-- START --
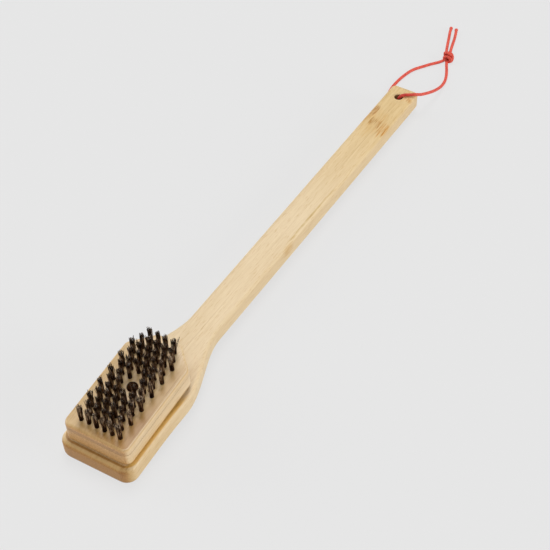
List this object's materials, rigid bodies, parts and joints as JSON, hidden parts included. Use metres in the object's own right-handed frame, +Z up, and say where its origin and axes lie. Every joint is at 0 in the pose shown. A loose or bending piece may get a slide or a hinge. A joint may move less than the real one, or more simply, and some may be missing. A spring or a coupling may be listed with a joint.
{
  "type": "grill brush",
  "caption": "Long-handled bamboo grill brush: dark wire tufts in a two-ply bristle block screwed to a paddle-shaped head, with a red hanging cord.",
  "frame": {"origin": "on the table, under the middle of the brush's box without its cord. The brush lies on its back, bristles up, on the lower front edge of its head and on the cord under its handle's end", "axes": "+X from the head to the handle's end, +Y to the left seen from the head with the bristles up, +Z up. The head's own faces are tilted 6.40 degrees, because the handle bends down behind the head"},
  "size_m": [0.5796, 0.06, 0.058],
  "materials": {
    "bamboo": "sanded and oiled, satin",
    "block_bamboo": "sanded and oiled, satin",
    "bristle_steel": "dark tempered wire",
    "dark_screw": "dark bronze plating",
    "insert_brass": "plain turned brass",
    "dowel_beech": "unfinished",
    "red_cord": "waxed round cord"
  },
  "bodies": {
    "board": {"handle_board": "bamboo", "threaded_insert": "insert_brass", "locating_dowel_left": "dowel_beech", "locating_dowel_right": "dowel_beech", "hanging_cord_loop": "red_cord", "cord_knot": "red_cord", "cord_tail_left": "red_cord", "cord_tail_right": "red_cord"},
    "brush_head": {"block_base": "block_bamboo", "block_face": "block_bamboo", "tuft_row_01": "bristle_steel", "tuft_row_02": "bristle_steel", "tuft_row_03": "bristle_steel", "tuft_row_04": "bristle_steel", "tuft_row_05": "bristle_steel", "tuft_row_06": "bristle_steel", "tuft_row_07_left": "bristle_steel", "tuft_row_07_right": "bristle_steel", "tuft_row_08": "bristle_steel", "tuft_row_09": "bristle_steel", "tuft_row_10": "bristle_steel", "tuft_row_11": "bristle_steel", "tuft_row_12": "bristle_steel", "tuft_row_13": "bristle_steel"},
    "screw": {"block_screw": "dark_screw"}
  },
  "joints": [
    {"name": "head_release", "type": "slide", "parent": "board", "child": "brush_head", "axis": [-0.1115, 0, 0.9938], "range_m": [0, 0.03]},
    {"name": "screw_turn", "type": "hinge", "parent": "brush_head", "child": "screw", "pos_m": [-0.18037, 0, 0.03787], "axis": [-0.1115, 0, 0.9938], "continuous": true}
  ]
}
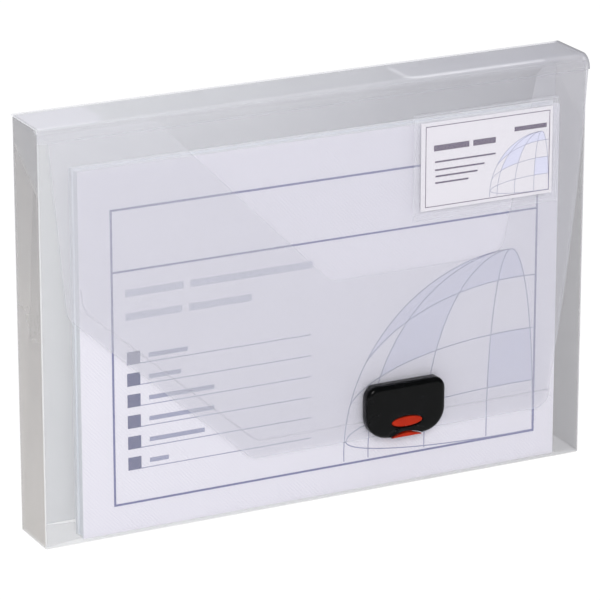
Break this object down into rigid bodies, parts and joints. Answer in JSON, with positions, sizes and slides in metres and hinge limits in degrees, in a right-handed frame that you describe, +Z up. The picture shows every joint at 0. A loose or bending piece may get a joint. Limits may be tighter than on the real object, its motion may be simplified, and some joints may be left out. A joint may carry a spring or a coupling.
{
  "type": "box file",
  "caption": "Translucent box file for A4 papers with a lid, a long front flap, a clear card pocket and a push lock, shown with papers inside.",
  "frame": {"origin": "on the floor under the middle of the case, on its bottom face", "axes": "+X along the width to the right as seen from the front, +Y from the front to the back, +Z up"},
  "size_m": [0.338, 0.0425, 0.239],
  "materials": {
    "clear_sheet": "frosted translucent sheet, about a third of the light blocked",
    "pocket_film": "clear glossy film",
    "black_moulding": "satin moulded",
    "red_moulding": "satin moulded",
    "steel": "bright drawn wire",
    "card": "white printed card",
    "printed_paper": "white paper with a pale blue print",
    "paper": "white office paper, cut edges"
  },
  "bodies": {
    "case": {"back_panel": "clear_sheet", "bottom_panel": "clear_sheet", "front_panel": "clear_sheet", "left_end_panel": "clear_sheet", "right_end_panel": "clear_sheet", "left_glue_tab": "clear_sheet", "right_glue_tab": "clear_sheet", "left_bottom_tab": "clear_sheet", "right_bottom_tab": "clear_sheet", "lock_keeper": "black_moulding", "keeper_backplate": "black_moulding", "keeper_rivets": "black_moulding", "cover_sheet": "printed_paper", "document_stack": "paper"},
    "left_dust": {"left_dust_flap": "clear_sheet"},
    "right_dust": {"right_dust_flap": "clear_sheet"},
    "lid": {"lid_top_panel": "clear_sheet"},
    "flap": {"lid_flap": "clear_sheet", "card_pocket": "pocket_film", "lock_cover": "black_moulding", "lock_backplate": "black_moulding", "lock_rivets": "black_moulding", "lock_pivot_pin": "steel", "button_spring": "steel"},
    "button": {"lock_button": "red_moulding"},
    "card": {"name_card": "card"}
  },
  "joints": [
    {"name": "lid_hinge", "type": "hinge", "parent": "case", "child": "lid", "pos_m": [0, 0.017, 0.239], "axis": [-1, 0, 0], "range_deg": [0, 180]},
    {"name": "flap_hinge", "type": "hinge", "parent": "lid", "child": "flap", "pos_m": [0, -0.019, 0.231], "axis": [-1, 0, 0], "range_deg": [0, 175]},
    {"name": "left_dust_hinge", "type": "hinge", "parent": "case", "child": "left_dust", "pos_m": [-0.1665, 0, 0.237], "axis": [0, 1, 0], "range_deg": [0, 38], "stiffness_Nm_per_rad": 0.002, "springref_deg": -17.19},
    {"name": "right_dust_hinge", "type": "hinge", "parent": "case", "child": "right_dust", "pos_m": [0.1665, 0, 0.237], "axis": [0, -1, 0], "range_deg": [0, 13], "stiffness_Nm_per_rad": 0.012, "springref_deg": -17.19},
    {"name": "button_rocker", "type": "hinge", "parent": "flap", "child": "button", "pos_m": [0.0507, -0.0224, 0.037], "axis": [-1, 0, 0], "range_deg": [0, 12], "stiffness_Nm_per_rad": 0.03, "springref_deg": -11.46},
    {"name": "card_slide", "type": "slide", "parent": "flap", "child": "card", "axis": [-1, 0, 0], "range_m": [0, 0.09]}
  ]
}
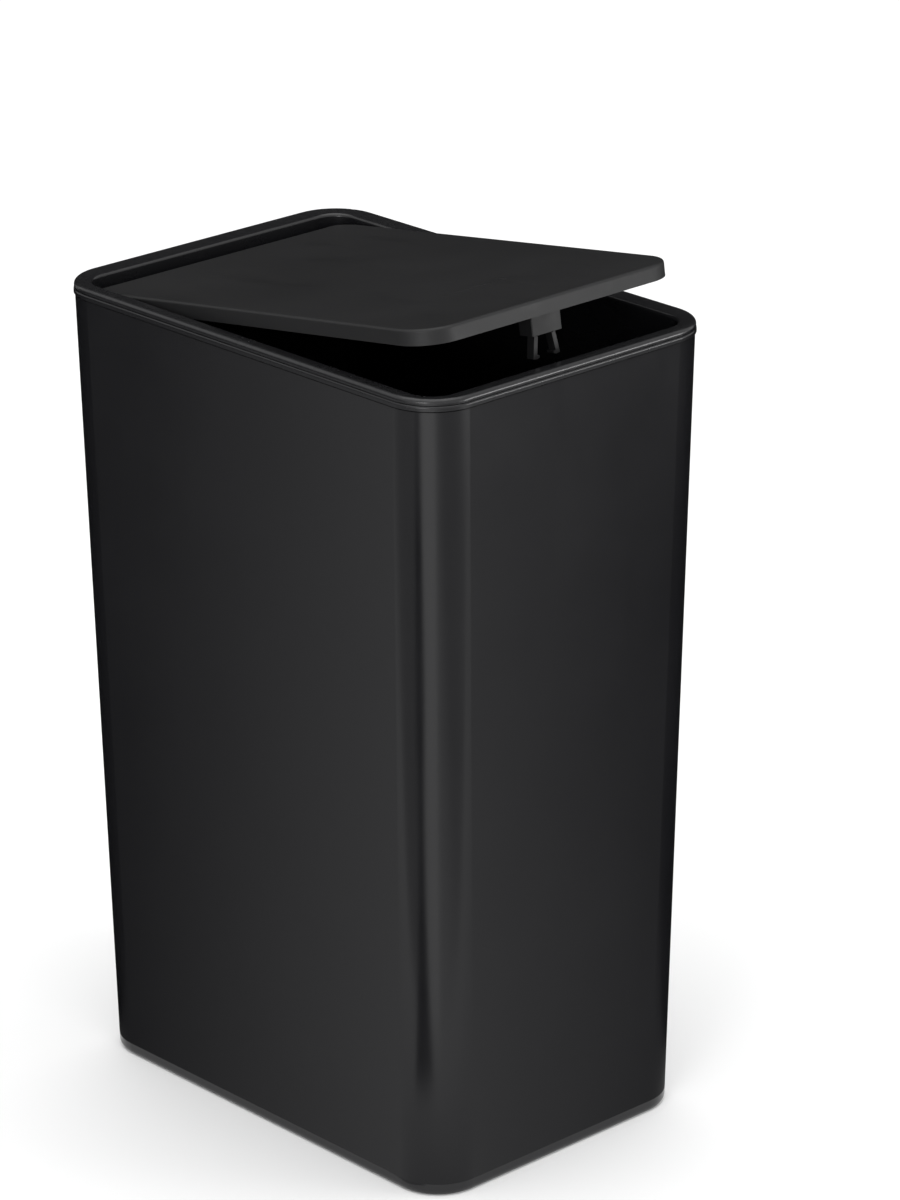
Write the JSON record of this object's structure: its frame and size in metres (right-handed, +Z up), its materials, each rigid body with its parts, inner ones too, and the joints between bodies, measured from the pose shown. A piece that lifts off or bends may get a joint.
-- END --
• [To be done]: Which lines contain the word "bends"? Copy each of them.

• [Complete answer]:
  "frame": {"origin": "on the table, under the middle of the brush's box without its cord. The brush lies on its back, bristles up, on the lower front edge of its head and on the cord under its handle's end", "axes": "+X from the head to the handle's end, +Y to the left seen from the head with the bristles up, +Z up. The head's own faces are tilted 6.40 degrees, because the handle bends down behind the head"},
Write the JSON record of this object's structure: its frame and size in metres (right-handed, +Z up), its materials, each rigid body with its parts, inner ones too, and the joints between bodies, measured from the pose shown. A piece that lifts off or bends may get a joint.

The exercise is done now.